Here are a few observations about how current budgeteers might think about these early days of the generative AI revolution:
For those under pressure to limit expenses (which, at this point, means almost the entire industry), there are already some huge temptations. As you’ve seen in this newsletter in recent weeks, it’s possible to generate credible original illustrations quickly and at essentially no cost. How much longer can it make sense to pay human freelance illustrators for results that, in most cases, may be better but not materially so?
The same is true of basic copying editing (conforming to style, correcting grammar, doing a final fact-check—although not yet an initial such check).
For many reporters, AI can already substitute significantly, although certainly not entirely, for the assistance provided, in better-resourced newsrooms, by a dedicated research staff.
Many early-stage and time-consuming tasks in data journalism can be accomplished much, much more quickly. Like most of these efficiencies, this poses a question: use the savings to limit spending or redirect them to enhance capacity?
As in much of the budgeting process, all of this produces a series of hard choices. There are human costs to realizing some of these cost reductions. It’s easier to limit freelance expenses than cut staff, but still painful. Do you want to hold one or both of these lines for now? Can you afford to do so?
Opportunities as well as cost savings
Even if you aren’t under irresistible pressure to cut costs, the new AI may still create hard choices of another sort. That’s because it also offers amazing new capabilities. If you can afford flat budgeting, do you want to make savings where possible to free up resources to spend on some of these?
Two of the capabilities most immediately available involve creating new versions of already-crafted stories at previously unheard-of low cost. Such versions can be merely shorter, or designed for lower reading levels, perhaps opening a path to new audiences and younger readers. Alternatively, comprehensive versions can be created in additional languages or modes more accessible to those with disabilities. These things were, until this year, only within the reach of the richest publishers.

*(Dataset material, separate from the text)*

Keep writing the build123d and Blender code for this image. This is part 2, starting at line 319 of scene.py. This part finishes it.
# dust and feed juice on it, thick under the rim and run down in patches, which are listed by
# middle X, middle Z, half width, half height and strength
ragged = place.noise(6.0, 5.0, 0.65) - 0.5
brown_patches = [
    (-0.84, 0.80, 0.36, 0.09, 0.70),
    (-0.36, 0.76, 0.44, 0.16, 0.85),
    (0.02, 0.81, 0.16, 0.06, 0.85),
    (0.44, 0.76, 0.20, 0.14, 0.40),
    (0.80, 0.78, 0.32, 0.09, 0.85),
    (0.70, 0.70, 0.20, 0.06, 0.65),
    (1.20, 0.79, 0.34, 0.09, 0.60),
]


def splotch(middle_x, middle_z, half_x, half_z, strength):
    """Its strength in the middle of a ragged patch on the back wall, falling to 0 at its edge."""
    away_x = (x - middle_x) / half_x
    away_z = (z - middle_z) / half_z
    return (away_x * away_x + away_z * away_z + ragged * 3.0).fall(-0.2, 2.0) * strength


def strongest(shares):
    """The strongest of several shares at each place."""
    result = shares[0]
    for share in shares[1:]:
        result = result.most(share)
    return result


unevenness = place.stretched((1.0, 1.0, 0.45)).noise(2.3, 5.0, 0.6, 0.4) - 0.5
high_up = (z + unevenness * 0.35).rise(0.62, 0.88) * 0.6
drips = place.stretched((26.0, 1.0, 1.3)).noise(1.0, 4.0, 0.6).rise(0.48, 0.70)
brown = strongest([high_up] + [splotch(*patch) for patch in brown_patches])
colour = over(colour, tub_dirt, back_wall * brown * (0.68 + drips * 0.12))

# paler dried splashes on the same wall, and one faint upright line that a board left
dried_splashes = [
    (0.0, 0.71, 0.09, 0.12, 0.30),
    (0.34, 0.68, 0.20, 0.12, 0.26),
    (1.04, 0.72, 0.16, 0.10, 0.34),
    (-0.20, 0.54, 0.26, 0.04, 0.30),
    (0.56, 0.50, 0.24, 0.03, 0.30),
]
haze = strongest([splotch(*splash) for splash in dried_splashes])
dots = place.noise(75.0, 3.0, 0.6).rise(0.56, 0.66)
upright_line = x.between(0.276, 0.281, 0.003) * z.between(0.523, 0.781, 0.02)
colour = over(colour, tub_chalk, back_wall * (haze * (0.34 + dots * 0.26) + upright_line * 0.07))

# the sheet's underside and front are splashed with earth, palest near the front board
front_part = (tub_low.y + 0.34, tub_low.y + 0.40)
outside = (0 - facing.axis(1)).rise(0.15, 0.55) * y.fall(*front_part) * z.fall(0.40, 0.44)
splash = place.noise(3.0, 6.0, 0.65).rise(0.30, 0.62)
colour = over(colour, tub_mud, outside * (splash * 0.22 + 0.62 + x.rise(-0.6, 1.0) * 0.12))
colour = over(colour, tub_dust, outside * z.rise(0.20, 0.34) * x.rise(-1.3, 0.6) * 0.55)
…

Soon, they will achievable by all, and not offering them will constitute a choice of its own.
Like my quaint story about Lotus 1-2-3, you can be confident that this column will seem almost archaic in just a few years. You may have noticed, for instance, that I actually haven’t mentioned the possibility of AI writing stories by itself, because it’s mostly not quite ready for that, at least outside of formulaic pieces. Nor have I talked about what AI will mean on the revenue side, where I don’t think the picture is yet quite as clear.
Even more significantly, I haven’t said a word about new journalistic forms and forays. The real AI revolution will come to journalism when it makes possible not just old forms at lower cost but new forms altogether. Who will create the first AI equivalent of “Snow Fall.” and when? Exciting times, with hard new questions of which we haven’t yet dreamed, lie ahead.

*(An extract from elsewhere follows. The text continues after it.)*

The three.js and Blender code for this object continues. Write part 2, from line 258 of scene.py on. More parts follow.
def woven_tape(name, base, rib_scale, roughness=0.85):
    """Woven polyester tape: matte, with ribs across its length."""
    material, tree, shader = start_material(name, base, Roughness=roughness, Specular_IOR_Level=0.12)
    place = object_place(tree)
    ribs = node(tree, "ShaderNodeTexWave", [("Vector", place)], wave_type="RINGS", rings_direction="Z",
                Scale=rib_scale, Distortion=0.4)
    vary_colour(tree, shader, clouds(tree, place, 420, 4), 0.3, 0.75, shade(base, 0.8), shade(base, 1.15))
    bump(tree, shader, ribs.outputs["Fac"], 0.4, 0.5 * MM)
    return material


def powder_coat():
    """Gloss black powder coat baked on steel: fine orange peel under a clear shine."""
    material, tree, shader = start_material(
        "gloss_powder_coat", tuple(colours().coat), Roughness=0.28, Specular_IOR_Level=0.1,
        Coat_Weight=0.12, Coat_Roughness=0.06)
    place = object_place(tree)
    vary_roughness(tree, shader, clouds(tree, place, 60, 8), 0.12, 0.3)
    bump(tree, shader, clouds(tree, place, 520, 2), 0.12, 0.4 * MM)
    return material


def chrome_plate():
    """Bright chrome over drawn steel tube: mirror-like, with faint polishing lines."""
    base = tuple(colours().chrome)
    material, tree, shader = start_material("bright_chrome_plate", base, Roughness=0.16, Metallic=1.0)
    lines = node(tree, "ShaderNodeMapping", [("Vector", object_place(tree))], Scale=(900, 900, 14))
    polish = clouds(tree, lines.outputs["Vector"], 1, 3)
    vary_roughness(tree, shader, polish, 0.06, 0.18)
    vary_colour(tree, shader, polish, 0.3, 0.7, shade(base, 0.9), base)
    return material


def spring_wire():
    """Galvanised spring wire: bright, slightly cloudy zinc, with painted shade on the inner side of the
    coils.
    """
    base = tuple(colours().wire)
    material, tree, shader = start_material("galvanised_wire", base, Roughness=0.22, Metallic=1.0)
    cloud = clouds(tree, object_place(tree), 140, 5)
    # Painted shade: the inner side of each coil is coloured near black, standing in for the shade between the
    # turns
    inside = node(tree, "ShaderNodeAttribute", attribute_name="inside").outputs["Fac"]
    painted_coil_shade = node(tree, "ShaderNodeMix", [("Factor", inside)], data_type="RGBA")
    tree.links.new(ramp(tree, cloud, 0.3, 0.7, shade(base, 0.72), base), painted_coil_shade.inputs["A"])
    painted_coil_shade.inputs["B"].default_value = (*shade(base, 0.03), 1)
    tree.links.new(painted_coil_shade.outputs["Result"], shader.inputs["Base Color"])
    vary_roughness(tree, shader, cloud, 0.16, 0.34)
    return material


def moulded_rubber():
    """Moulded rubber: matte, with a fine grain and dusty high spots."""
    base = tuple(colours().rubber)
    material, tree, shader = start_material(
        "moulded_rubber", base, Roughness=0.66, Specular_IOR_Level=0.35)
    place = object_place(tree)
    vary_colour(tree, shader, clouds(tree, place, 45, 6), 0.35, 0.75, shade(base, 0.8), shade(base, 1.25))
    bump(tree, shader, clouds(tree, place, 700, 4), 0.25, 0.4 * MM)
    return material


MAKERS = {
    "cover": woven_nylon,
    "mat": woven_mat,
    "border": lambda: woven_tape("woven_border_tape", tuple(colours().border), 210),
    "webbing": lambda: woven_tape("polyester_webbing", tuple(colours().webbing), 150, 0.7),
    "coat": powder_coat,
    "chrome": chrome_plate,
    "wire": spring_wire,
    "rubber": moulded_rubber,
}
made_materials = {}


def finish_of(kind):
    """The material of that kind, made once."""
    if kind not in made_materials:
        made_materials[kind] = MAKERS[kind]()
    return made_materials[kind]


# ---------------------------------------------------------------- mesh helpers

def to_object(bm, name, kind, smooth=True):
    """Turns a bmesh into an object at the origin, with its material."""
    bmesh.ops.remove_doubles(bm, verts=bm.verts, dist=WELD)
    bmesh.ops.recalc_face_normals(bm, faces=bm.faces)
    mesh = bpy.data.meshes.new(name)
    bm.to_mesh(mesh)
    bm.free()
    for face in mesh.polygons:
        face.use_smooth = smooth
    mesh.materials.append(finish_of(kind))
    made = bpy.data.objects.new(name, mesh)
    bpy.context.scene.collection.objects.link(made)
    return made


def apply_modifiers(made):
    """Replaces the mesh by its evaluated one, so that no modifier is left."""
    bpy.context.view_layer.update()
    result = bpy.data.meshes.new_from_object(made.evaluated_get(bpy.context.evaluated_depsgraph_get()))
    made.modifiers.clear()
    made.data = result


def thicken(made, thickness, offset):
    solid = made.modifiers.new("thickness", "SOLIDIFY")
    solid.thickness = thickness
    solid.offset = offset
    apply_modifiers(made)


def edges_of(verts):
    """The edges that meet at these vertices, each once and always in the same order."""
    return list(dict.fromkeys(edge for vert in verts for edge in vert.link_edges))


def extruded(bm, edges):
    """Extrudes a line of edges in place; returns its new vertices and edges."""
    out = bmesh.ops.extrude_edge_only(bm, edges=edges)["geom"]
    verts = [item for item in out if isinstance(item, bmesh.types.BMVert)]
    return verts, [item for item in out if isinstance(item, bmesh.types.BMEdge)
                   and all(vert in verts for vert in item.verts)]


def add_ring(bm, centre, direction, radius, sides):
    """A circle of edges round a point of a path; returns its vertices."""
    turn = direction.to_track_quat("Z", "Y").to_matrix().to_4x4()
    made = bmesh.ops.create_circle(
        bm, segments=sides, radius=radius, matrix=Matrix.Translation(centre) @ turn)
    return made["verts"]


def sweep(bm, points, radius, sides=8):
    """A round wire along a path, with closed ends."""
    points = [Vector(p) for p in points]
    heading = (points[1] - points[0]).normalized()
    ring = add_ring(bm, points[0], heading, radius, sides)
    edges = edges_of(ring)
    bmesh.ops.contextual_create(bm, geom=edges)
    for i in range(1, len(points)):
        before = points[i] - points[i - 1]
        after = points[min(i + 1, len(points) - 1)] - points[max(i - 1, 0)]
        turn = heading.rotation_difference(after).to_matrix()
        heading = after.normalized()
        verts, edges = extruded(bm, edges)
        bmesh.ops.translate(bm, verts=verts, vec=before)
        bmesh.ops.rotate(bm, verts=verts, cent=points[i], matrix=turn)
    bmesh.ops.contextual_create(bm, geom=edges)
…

There has been a lot of nonsense written and idle speculation about the use of AI in journalism. This piece is not one of them. It is well-reasoned, carefully measured and the author knows his material and when he is not certain about impact he says so. Of course the expected short-sighted comments are already expressed- instant, off-the-cuff ones that need to be taken with a grain of salt.
All these decisions will be and are decided by the interests of Capital, so these cuts to labor are guaranteed to come, the acceleration of wealth concentration and its problems for newsrooms will increase. AI is indeed the new McKinsey. One hedge fund alone controls many of our papers having just snapped up one in San Diego and they have investments in AI to further solidify control of industry and narrative.
That said, these communication technologies and the underlying foundation of free speech are the best hope to counter looming dystopia, but that requires inspired education, as of the kind MLK provided when he came to a town and got folks who used to demure to racism to instead face dogs, water hoses and death. This points to the notion that journalism must be more subjective if it is to protect the grounds of dignity - because that is the only place where objectivity matters.
AI will force the issue of Solidarity because the lack of it has allowed shamelessness to flourish. We are veering from the shameless into the reckless as Capital has run increasingly unchecked amidst a number of crises that may converge in our lifetime. If there is one thing we can be pretty sure of, humans -- especially ones reared to celebrate individualism and who fear education to such an extent they celebrate disinformation -- will not act in their collective interest until the menace is already upon them. A more subjective journalism can be a strident deterrent towards that kind of outcome.